Lavoro
Io ho paura
Di Andrea Laudadio
(L’articolo di Andrea Laudadio per “L’Economista”, inserto economico de “Il Riformista”)
Io ho paura. Non lo nego, sarebbe ridicolo farlo. E poi, non credo neanche di esserne capace. Non so mentire, nemmeno a me stesso. Anzi, quando sono solo, quando nessuno mi guarda, lo ammetto apertamente: ho paura del futuro! Del mio, intendo.
Forse è l’età, quest’anno saranno 55. Non sono più così giovane, e me ne accorgo. Faccio fatica a ricordare le cose che leggo, le informazioni mi scivolano via. Se sento una parola nuova, quasi sempre in inglese, dopo poco la perdo. La concentrazione mi sfugge. E l’idea di dover tornare a studiare, di passare ore sui libri, mi terrorizza. Io ho paura. Ho paura di perdere il lavoro, di essere sostituito dall’intelligenza artificiale, di svegliarmi un giorno e accorgermi che non servo più. Di trovarmi fuori dal mercato, senza un ruolo, senza un’identità professionale, senza un modo per ricominciare. E proprio adesso, con i figli che crescono, con le spese che aumentano, con mia figlia che l’anno prossimo inizia l’università. Io ho una fottuta paura di perdere il mio lavoro.

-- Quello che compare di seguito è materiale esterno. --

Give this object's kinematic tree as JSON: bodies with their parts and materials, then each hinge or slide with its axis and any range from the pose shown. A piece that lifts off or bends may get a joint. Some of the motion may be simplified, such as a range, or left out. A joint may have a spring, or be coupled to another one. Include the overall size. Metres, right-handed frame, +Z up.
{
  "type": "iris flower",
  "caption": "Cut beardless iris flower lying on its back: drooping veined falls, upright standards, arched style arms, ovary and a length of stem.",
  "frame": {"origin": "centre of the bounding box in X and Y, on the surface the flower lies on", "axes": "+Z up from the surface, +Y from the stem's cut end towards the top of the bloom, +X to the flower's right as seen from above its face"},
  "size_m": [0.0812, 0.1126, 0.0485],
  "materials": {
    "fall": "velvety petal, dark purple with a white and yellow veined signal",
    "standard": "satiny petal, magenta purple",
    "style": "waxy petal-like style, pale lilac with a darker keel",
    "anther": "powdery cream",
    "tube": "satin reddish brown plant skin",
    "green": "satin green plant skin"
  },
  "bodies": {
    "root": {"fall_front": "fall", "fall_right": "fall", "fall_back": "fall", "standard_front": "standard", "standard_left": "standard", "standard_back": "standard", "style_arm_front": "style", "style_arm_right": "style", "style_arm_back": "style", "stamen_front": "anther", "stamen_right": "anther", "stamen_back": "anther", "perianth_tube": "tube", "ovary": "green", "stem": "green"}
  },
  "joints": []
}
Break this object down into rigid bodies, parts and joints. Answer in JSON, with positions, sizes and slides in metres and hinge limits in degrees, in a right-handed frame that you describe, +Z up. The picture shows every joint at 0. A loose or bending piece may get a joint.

Eppure, il mio lavoro non mi piace. Non l’ho scelto, ci sono finito dentro. Un’altra epoca, un altro mondo. Non come oggi, con le aziende che si contendono i neolaureati. Io l’università non l’ho neanche finita. Ho trovato questo posto in un call center, doveva essere una parentesi, dopo un ultimo esame andato male, un passaggio. Ma poi sono rimasto. Alla macchinetta del caffè ho smesso persino di lamentarmi. Mi dico: il mio lavoro non mi piace, ma mi piace quello che ci posso fare con i soldi che guadagno. E ha pure i suoi lati positivi. Quando stacco, stacco davvero. Nessuna email, nessuna chiamata dei capi, nessun collega che ti cerca anche nel weekend. Non come mio fratello. Lui, anche quando viene a trovarci la domenica, non riesce a stare lontano dal telefono.
Ed è stato proprio lui a mettermi questa paura in testa. Rideva, mentre lo faceva. Non per cattiveria, ma perché si divertiva. Eravamo a pranzo, seduti vicini. Con una mano reggeva la forchetta, con l’altra il telefono. Mi faceva vedere l’ultima AI a cui si era abbonato. Un avatar diceva lui, che prendeva informazioni da altre AI. Gli faceva domande e quello rispondeva. Rapido, preciso, impeccabile. Mio fratello ha sorriso e mi ha detto:
“Altri sei, dodici mesi e il tuo lavoro lo faranno queste applicazioni qui.”
Ho sorriso anch’io, ma da quel giorno quell’idea mi è rimasta incastrata in testa. Forse si è accorto della crepa che aveva aperto, perché poi ha aggiunto: “Non ti devi far trovare impreparato. Devi studiare. Devi aggiornarti anche tu.”
Forse era sincero. Forse aveva solo paura di ritrovarsi un fratello sulle spalle. Ma io di queste cose non ci capisco niente. Non saprei da dove cominciare. E poi, per abbonarsi a certe cose servono soldi. Venti, trenta euro al mese. Per cosa, poi? Per non sapere neanche cosa chiedere? O forse, dovrei semplicemente domandare: “Cosa posso fare per non farmi sostituire da te?”
Ma siamo sicuri che mi risponderebbe la verità? Io, al posto suo, non so se lo farei e poi, lei – a differenza mia – la paura non sa cosa sia.